§ **SOURCE DATA**
|---|

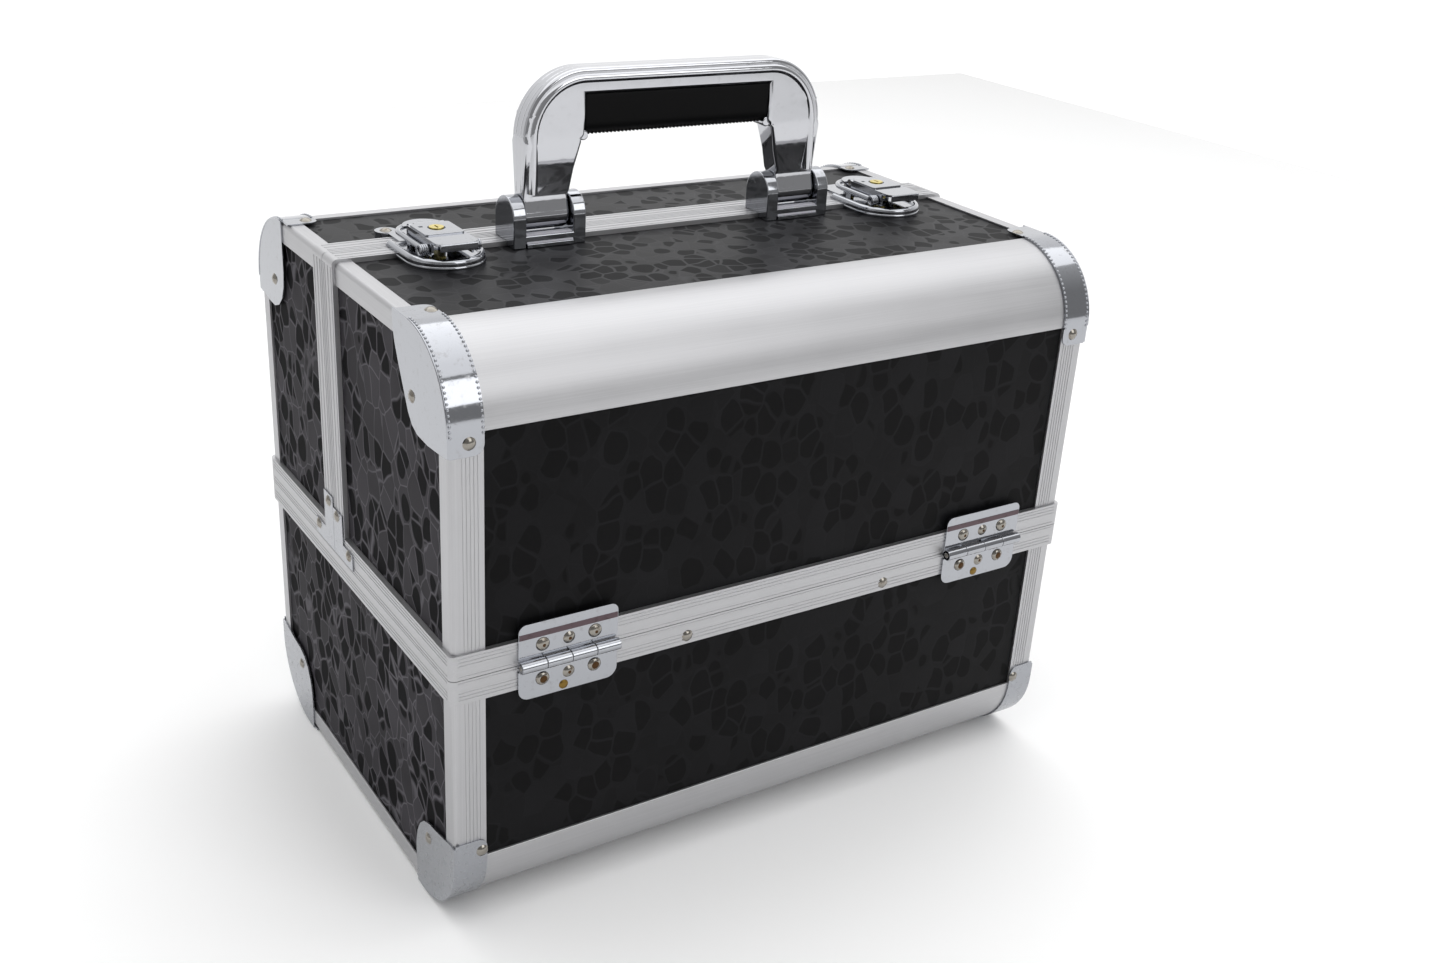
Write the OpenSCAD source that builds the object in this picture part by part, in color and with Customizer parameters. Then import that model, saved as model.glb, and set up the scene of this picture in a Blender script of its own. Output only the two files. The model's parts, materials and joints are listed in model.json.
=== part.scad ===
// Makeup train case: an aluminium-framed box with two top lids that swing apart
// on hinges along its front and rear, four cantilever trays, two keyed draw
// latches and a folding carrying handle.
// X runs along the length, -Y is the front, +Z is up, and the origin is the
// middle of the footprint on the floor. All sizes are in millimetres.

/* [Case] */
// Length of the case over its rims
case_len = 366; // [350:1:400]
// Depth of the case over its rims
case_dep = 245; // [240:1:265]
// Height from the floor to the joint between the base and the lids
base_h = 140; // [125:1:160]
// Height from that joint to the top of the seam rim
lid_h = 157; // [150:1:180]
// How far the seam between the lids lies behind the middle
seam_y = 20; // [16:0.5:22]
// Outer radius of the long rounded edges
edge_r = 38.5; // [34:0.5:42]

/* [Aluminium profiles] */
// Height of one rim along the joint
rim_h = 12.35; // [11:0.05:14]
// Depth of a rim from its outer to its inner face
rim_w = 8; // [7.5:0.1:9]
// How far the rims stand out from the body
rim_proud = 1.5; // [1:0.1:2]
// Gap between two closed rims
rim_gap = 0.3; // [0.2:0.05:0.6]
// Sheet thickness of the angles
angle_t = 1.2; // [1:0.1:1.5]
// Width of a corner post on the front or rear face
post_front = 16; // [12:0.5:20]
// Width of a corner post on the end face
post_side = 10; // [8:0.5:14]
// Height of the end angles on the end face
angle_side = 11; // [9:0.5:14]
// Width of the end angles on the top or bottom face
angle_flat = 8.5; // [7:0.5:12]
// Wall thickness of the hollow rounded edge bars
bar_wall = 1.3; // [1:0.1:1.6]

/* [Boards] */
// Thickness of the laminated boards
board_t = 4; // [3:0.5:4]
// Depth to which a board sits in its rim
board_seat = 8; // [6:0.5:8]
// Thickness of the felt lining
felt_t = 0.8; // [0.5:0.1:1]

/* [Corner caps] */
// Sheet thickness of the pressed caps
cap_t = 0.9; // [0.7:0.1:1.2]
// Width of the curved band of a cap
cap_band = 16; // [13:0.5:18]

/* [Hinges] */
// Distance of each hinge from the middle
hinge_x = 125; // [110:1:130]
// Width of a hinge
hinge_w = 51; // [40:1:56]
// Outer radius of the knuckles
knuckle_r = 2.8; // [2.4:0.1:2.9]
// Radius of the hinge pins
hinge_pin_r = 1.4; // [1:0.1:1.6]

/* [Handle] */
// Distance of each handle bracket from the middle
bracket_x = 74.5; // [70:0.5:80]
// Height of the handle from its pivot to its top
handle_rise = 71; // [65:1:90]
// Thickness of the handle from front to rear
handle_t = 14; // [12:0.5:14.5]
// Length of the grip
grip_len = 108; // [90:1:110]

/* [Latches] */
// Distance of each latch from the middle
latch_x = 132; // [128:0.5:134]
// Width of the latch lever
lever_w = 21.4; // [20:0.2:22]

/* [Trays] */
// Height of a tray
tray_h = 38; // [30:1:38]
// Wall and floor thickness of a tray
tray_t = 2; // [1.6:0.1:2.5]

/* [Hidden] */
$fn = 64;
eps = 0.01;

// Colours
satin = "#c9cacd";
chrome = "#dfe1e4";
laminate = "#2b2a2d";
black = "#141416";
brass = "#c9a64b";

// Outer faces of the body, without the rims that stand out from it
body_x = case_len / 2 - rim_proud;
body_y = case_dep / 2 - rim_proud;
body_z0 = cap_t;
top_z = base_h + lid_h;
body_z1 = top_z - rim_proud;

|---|

§ **PROBLEM**
Give the count of lines containing "that", with no added text.

§ **ANSWER TO THIS TASK**
4